Questi schemi di attività sono fondamentali per motivare gli individui, per sorreggere i sentimenti positivi e sono cruciali se stiamo cercando di cambiare il nostro comportamento e lavorare per raggiungere un obiettivo. Secondo il dottor Boyatzis: “avete bisogno di un focus negativo per sopravvivere, ma di uno positivo per prosperare”.
È stato dimostrato che un coaching e mentoring che ci incoraggia ad immaginare una visione positiva del futuro, focalizzando l’attenzione sulle nostre possibilità e sui nostri sogni è in grado di incentivare i cambiamenti comportamentali e aumentare la probabilità che otterremo quello che vogliamo.
Questo non significa che dovremmo ignorare completamente i problemi.
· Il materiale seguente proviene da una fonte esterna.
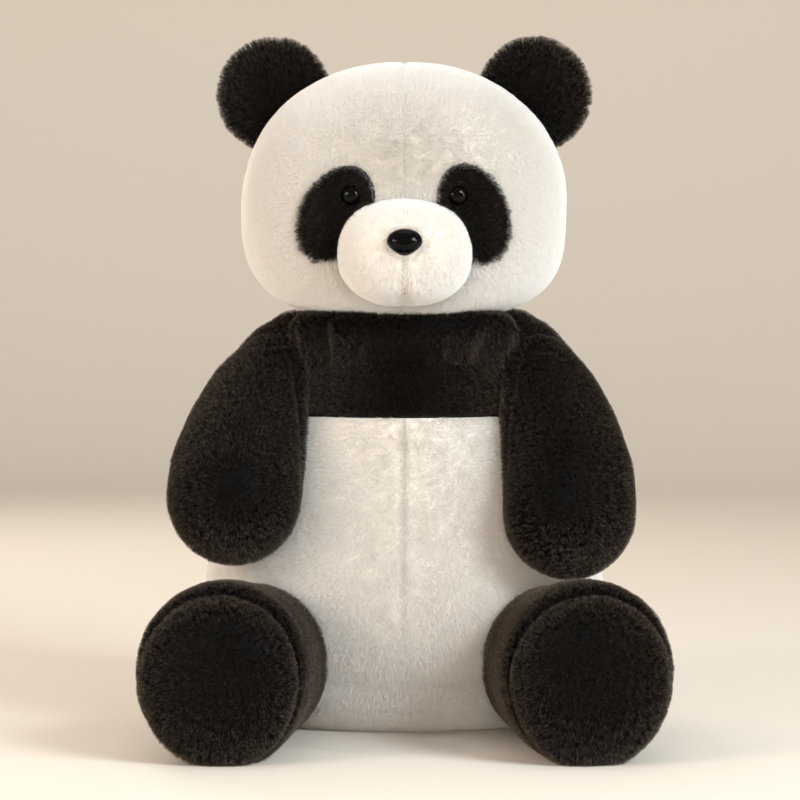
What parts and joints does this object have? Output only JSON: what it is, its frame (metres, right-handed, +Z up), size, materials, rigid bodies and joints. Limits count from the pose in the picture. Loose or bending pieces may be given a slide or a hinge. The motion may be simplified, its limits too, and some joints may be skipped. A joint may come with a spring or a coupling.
{
  "type": "plush panda",
  "caption": "Seated plush panda with stuffed round head, folding ears, raising arms, spreading legs, domed nose and eyes.",
  "frame": {"origin": "middle of the flat underside that the toy sits on", "axes": "+Z up; the toy faces -Y, and its own left is +X"},
  "size_m": [0.3292, 0.3965, 0.4674],
  "materials": {
    "white_plush": "deep plush pile",
    "black_plush": "deep plush pile",
    "stuffing": "loose fibre",
    "black_plastic": "high gloss",
    "washer_plastic": "matte",
    "thread": "twisted thread"
  },
  "bodies": {
    "torso": {"chest_panel": "black_plush", "upper_back_panel_left": "black_plush", "upper_back_panel_right": "black_plush", "belly_panel_left": "white_plush", "belly_panel_right": "white_plush", "lower_back_panel_left": "white_plush", "lower_back_panel_right": "white_plush", "seat_panel": "white_plush", "torso_stuffing": "stuffing", "tail_panel": "white_plush", "tail_stuffing": "stuffing"},
    "neck": {"neck_wad": "stuffing", "neck_seam_thread": "thread"},
    "head": {"face_panel_left": "white_plush", "face_panel_right": "white_plush", "head_back_panel_left": "white_plush", "head_back_panel_right": "white_plush", "eye_patch_left": "black_plush", "eye_patch_right": "black_plush", "eye_left": "black_plastic", "eye_right": "black_plastic", "eye_washer_left": "washer_plastic", "eye_washer_right": "washer_plastic", "muzzle_panel": "white_plush", "nose": "black_plastic", "nose_washer": "washer_plastic", "head_stuffing": "stuffing"},
    "ear_left": {"ear_front_panel_left": "black_plush", "ear_back_panel_left": "black_plush", "ear_stuffing_left": "stuffing"},
    "arm_left": {"arm_inner_panel_left": "black_plush", "arm_outer_panel_left": "black_plush", "arm_stuffing_left": "stuffing"},
    "leg_left": {"leg_upper_panel_left": "black_plush", "leg_lower_panel_left": "black_plush", "sole_panel_left": "black_plush", "leg_stuffing_left": "stuffing"},
    "ear_right": {"ear_front_panel_right": "black_plush", "ear_back_panel_right": "black_plush", "ear_stuffing_right": "stuffing"},
    "arm_right": {"arm_inner_panel_right": "black_plush", "arm_outer_panel_right": "black_plush", "arm_stuffing_right": "stuffing"},
    "leg_right": {"leg_upper_panel_right": "black_plush", "leg_lower_panel_right": "black_plush", "sole_panel_right": "black_plush", "leg_stuffing_right": "stuffing"}
  },
  "joints": [
    {"name": "head_turn", "type": "hinge", "parent": "torso", "child": "neck", "pos_m": [0, -0.005, 0.272], "axis": [0, 0, 1], "range_deg": [-30, 30], "stiffness_Nm_per_rad": 1},
    {"name": "head_nod", "type": "hinge", "parent": "neck", "child": "head", "pos_m": [0, -0.005, 0.272], "axis": [1, 0, 0], "range_deg": [-8, 5], "stiffness_Nm_per_rad": 2},
    {"name": "ear_left_fold", "type": "hinge", "parent": "head", "child": "ear_left", "pos_m": [0.079, 0.012, 0.4165], "axis": [0.6345, 0, -0.7729], "range_deg": [-15, 15], "stiffness_Nm_per_rad": 0.03},
    {"name": "arm_left_raise", "type": "hinge", "parent": "torso", "child": "arm_left", "pos_m": [0.078, -0.018, 0.241], "axis": [-1, 0, 0], "range_deg": [0, 50], "stiffness_Nm_per_rad": 0.1},
    {"name": "leg_left_spread", "type": "hinge", "parent": "torso", "child": "leg_left", "pos_m": [0.0985, -0.085, 0.048], "axis": [0, 0, 1], "range_deg": [0, 22], "stiffness_Nm_per_rad": 0.2},
    {"name": "ear_right_fold", "type": "hinge", "parent": "head", "child": "ear_right", "pos_m": [-0.079, 0.012, 0.4165], "axis": [0.6345, 0, 0.7729], "range_deg": [-15, 15], "stiffness_Nm_per_rad": 0.03},
    {"name": "arm_right_raise", "type": "hinge", "parent": "torso", "child": "arm_right", "pos_m": [-0.078, -0.018, 0.241], "axis": [-1, 0, 0], "range_deg": [0, 50], "stiffness_Nm_per_rad": 0.1},
    {"name": "leg_right_spread", "type": "hinge", "parent": "torso", "child": "leg_right", "pos_m": [-0.0985, -0.085, 0.048], "axis": [0, 0, -1], "range_deg": [0, 22], "stiffness_Nm_per_rad": 0.2}
  ]
}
Piuttosto, dovremmo considerare ogni nuova sfida come un punto di partenza. Invece di iniziare a stilare l’elenco dei problemi e delle minacce, potremmo fare un passo indietro, sfidare consapevolmente il nostro bias di negatività e fare del nostro nuovo punto di partenza un mezzo per avere un visione del futuro più positiva, caratterizzata da crescita, apprendimento, sviluppo e possibilità. Le prove ci suggeriscono che questo potrebbe essere l’approccio più efficace. A meno che, naturalmente, non stiate guardando negli occhi un leone.